Kevin McAleer is the perfect antidote. The Northern Irish comic puts on a show that is a world away from the type we are used to seeing from his southern colleagues, which can be reminiscent of a drunk falling down an escalator for 90 minutes.
Instead McAleer’s show, Chalk and Cheese, is a monologue of deftness and subtlety that is more akin to drama than comedy. Its strength is its controlled restraint.
Coming on stage unannounced, and therefore without applause, McAleer deliberately creates an atmosphere of unease. This is one of the bravest things that a performer can do. He establishes a distance between himself and his audience, then slowly and meticulously draws them in.
Looking around nervously, the grey-haired 49-year-old starts with an unlikely opening line, mumbled into the microphone: “I can’t say much tonight.” Then a long, edgy pause. “They are onto me.”
“They” are the unseen watchers who scrutinise his every move. His paranoia is total. When he sees on a street map a big arrow saying “you are here”, he wonders how “they” were able to find him so quickly. When he listens to the radio and hears the DJ saying “you are listening to 106.5FM” he wonders how “they” knew.

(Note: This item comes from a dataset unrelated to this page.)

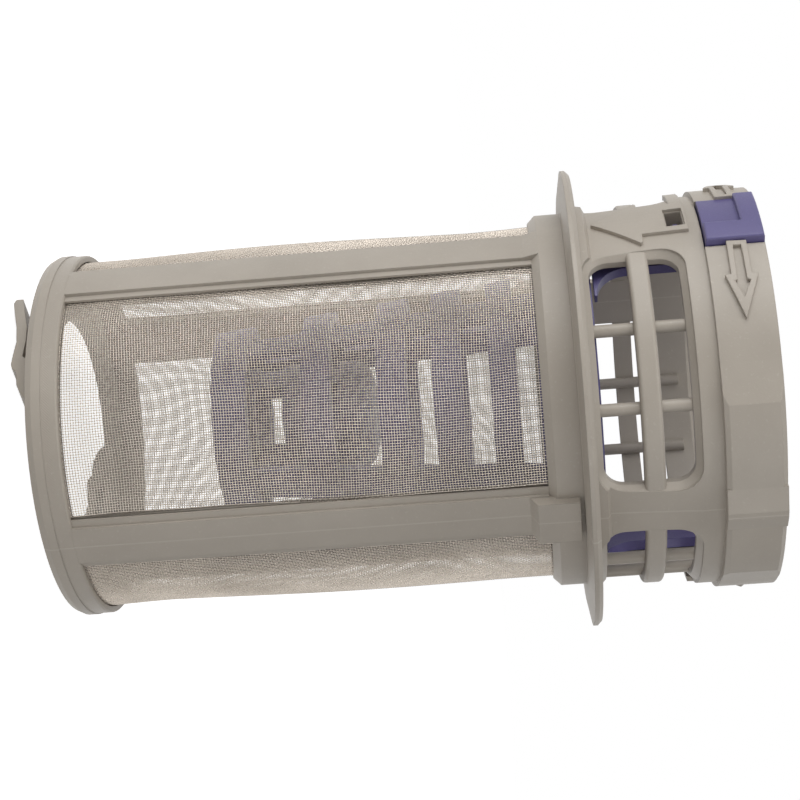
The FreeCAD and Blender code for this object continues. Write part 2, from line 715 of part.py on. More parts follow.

The character’s mismatch with the conventions of normal life is slowly revealed to us through oblique detail. This is a man for whom nothing is as it seems. When he reads on the corn flakes packet, “we don’t make corn flakes for anyone else,” he knows for a fact that is a lie — he has seen other people buying the packets in the supermarket. Similarly, when he sees, written on a bottle of bleach, “keep away from children”, he takes it as an outrageous personal slight.
McAleer’s character is determined that “they” will not get one over on him, so he is always on his guard. Such an approach can have unfortunate consequences. In a graveyard, seeing an tombstone inscription that says “only sleeping”, he naturally needs to check if this is true. He invariably discovers the departed is, in fact, dead. He also discovers that the families of the departed rarely appreciate being informed of their error.
Some comedy derives its humour from its randomness. At times McAleer can seem as if he is taking the audience down avenues picked at random by a disorientated and lost soul. But in fact each step is carefully choreographed. His surrealist touches — lambs kept in a tank in a restaurant, for example — are not random at all. They all serve to reveal something telling in characterisation or narrative, and are cleverly revisited throughout the monologue.
Overlaid on the comic tales of paranoia are religious overtones that mine McAleer’s Catholicism. Is this bonkers character really a Christ figure? Some of the religious references strike home, but while they might be immediately grasped by an audience in Temple Bar or Londonderry, they were in danger of going over the heads of a crowd in Presbyterian Edinburgh.
It is not to disparage McAleer’s timing or the spontaneity of his performance to suggest that Chalk and Cheese would work as well written down as it does on stage. Everything necessary to understand this character is there in the twists and turns of the words, which create a world that is full of the fantastical and grotesque, but still rings true.